EFFECTS OF B-BLOCKERS AND IVABRADINE ON HF HOSPITALIZATIONS

The effect of a B-blocker and ivabradine combination vs B-blockers alone in patients in sinus rhythm hospitalized due to worsening HF was analyzed. This analysis included data collected over 12 months from 414 patients in sinus rhythm hospitalized due to worsening HF (mean age, 61.8±0.9; 74.6% male; NYHA classes II-IV; LVEF <40% [mean, 28.7%±0.5%]). In total, 37.2% of hospitalized HF patients received a B-blocker and ivabradine combination and 62.8% received B-blocker therapy alone. There were no differences regarding age, sex, NYHA functional class, and LVEF between the two groups of patients; however, the baseline heart rate in HF patients on a B-blocker and ivabradine combination was significantly higher than in the patients on B-blockers alone (88.9±1.3 bpm vs 78.6±0.9 bpm; P<0.05). After a 12-month follow-up, the rate of repeat hospitalizations due to worsening HF was significantly lower in the patients receiving a B-blocker and ivabradine combination compared with 6-blocker therapy alone (9.1% vs 30.4%; P<0.01).

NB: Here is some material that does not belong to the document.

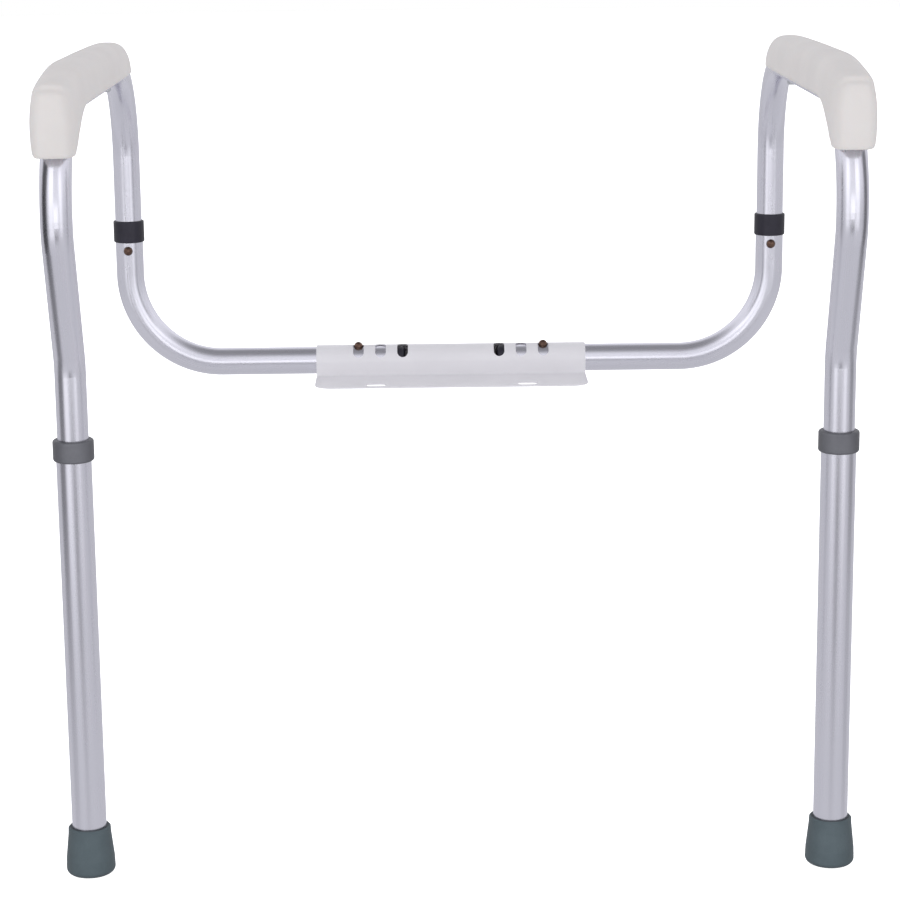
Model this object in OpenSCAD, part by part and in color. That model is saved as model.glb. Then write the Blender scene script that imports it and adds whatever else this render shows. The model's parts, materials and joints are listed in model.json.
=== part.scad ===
// Toilet safety frame. Two bent aluminium arm tubes with padded armrests join,
// through two L-shaped back tubes, a steel bracket that the seat bolts hold to
// the toilet bowl. Snap buttons set the width at the bracket and the height of
// the front legs, and lock each arm onto its back tube.
// The user faces -Y, +X is towards the right of the frame as seen from the front,
// and the origin is on the floor at the middle of the frame's outline.

/* [Overall size] */
// Distance between the axes of the two arm tubes at the widest setting
arm_spacing = 620; // [610:2:640]
// Height of the armrest tube's axis above the floor at the lowest leg setting
arm_height = 641; // [641:1:650]
// Distance from the front upright's axis to the rear upright's axis
arm_depth = 483; // [470:1:500]
// Height of the back tubes' axis, and so of the bracket, above the floor
back_height = 351.5; // [345:0.5:360]

/* [Tubes] */
// Outside diameter of the arm tube
arm_tube_d = 25.4; // [25.2:0.1:25.5]
// Wall of the arm tube
arm_tube_wall = 1.2; // [1.1:0.1:1.3]
// Outside diameter of the back tube
back_tube_d = 26.4; // [26.3:0.1:26.6]
// Outside diameter of the lower leg
leg_tube_d = 28.6; // [28.5:0.1:28.8]
// Wall of the back tube and of the lower leg
outer_tube_wall = 1.3; // [1.2:0.1:1.3]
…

HEART FAILURE WITH MIDRANGE EJECTION FRACTION

Kurlianskaya et al investigated the effects of pharmacological treatments and patient education on the rate of hospitalization due to worsening HF in patients with HFMEF. The study included 93 HF patients with NYHA classes I-IV and an LVEF of 40% to 49%. The average number of rehospitalizations due to worsening HF in patients who started coadministration of B-blockers and ivabradine before discharge from the hospital was lower compared with the patients on B-blockers alone (0.8 and 9.0, respectively; P=0.028), especially among patients classified as possessing a high learning capacity. The authors concluded that both a dynamic education of patients with HF and pharmacological treatments that included ivabradine positively affected the course of the disease, as evidenced by the significant decrease in the rate of hospital readmission for HF within the 12-month follow-up. 

CONCLUSION

The first results of the Optimize Program have clearly demonstrated the benefits of simple clinician and patient-focused tools, which are raising awareness about HF and improving the current approaches to the management of HF patients. For the first time, it was shown that optimizing HF management, particularly heart rate–lowering therapies during the vulnerable phase of HF, reduces the rate of death and rehospitalizations. Further results, which will be obtained during the implementation of the Optimize Program in different parts of the world, may provide the basis for the development of new tools and strategies for the management of patients with HF.